Executar organicamente este processo de evolução e expansão de espaço significa associar as manifestações da personalidade da protagonista com seu trajeto artístico; mais do que isso, unificar os dois processos de forma que cada passo de um signifique um avanço no outro. Se há uma tarefa elementar nesta narrativa é demonstrar claramente uma mecânica de duas pernas que não caminham sozinhas. Analisando brevemente a relação entre a autora e sua personagem Claudine já se revela a conexão íntima entre história pessoal e produção artística, como não é possível falar de apenas uma coisa neste caso. Claudine é Colette, mas antes disso Gabrielle se torna Colette conforme se descobre como artista e ser humano através das suas criações, os contos de Claudine. É apenas quando o desenvolvimento da personagem chega em um ponto mais avançado e relativamente estável, quando ela já reconhece seu próprio poder e o exerce sem o mesmo medo do início, que o brilho do desenvolvimento coerentemente conduzido desde os primeiros momentos se esvai um pouco e se deixa cair em um patamar mais insípido.

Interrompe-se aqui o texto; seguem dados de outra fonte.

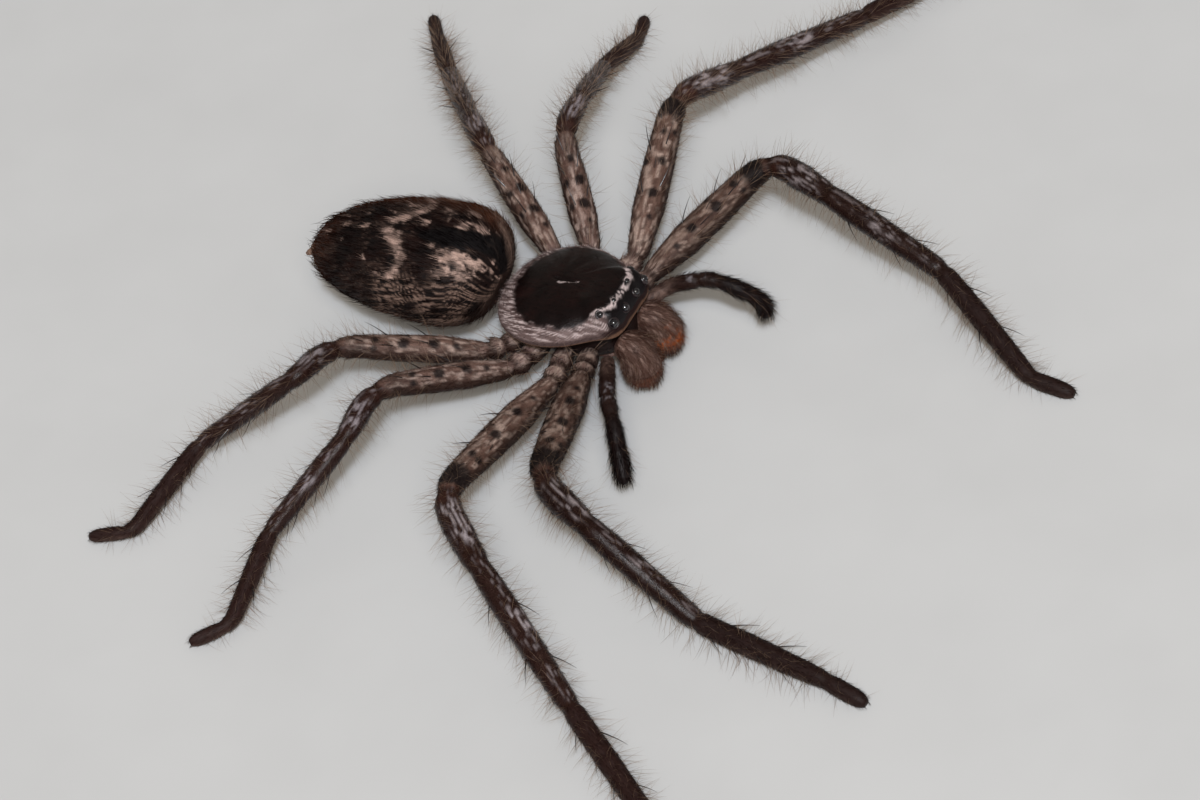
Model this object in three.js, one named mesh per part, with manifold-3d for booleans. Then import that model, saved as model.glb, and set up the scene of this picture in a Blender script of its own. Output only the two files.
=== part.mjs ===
// A huntsman spider at life size, walking pose, standing on a flat floor.
// Millimetres, +Z up. The head points to -Y, and the spider's own left side is +X.
import * as THREE from "three";
import { mergeVertices } from "three/addons/utils/BufferGeometryUtils.js";
import Module from "manifold-3d";

const wasm = await Module();
wasm.setup();

// Driving dimensions of the body

const GAP = 0.3; // left between neighbouring pieces

const carapace = {
  // Half of the rim, from the front middle to the back middle: forward, out.
  outline: [[6.6, 0], [6.35, 3.0], [4.45, 4.1], [2.15, 5.5], [-0.75, 6.05], [-3.55, 4.95], [-5.15, 2.9], [-5.8, 0]],
  rimHeight: 7.0,
  frontRimRise: 0.2,
  crownHeight: 9.3,
  headRise: 0.25,
  rimThickness: 0.3,
  dome: 2.5, // roundness of the sides and back, and how much squarer the face is
  faceDome: 7,
  backSlope: 0.25, // how much more gently the back falls away
};
const core = { halfLength: 4.4, halfWidth: 2.7, bottom: 3.9 };
const sternum = { bottom: 3.0, top: 3.6, halfWidth: 2.6, front: 2.9, back: -4.2 };
const pedicel = { radius: 0.65, frontHeight: 4.6, backHeight: 4.9, front: -4.77, back: -6.4 };
const abdomen = {
  front: -5.9,
  back: -24.7,
  frontHeight: 8.15, // of the middle line
  backHeight: 6.8,
  halfWidth: 6.2,
  halfHeight: 4.95,
  widest: 0.34, // share of the length from the front
  frontPower: 3.5, // bluntness of each end
  backPower: 2.05,
  bellyTaper: 0.42, // how much the underside draws in by the tail
};
// The share of the abdomen's length where they grow from its underside, and their sizes.
const spinnerets = { share: 0.985, length: 0.75, radius: 0.34, spread: 0.38, baseRadius: 0.85, baseLength: 0.5 };
// Eyes: share of a full turn from the front middle, reach from the crown to the rim, radius.
const eyes = {
  front_inner: { turn: 0.024, reach: 0.955, radius: 0.36 },
  front_outer: { turn: 0.07, reach: 0.965, radius: 0.38 },
  rear_inner: { turn: 0.034, reach: 0.83, radius: 0.3 },
  rear_outer: { turn: 0.092, reach: 0.85, radius: 0.34 },
};
const jaw = {
  // Middle line from under the face to the tip: forward, out, height.
  line: [[5.7, 1.75, 5.1], [7.0, 1.95, 4.7], [7.7, 2.1, 3.3], [7.35, 2.15, 1.2]],
  halfWidths: [[0, 1.0], [0.08, 1.3], [0.35, 1.68], [0.65, 1.66], [0.88, 1.35], [0.97, 0.9], [1, 0.6]],
  depth: 1.08,
};
const fang = { root: [7.7, 2.5, 0.55], middle: [7.4, 1.4, 0.4], tip: [6.7, 0.8, 0.45], rootRadius: 0.33, tipRadius: 0.1 };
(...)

Por fim, a melhor parte da experiência é algo que já espera de dramas de época: os visuais. Isso quando se fala em produções de maior calibre, é claro, quando há bastante dinheiro a ser colocado nestes dois aspectos por vezes considerados secundários numa produção — abaixo de elenco, direção, fotografia e roteiro, por exemplo. Mais do que dinheiro estampando cada cortina e apartamento parisiense, com suas escrivaninhas de madeira bruta sob a sombra de uma estante enorme cheia de livros, há um cuidado na representação a fim de extrair de cada ambiente sua essência. É perceptível o sentimento de calma de um ambiente rural, de seriedade na organização dos objetos em um escritório ou de conforto e sensualidade do quarto de um amante. Parece óbvio, dizendo dessa forma, mas uma execução infeliz dessa construção dos ambientes facilmente destruiria qualquer atmosfera pretendida. Como um todo, se não fossem alguns detalhes negativos e simplificações do desenvolvimento da protagonista, “Colette” seria uma história ainda mais eficiente do que já é.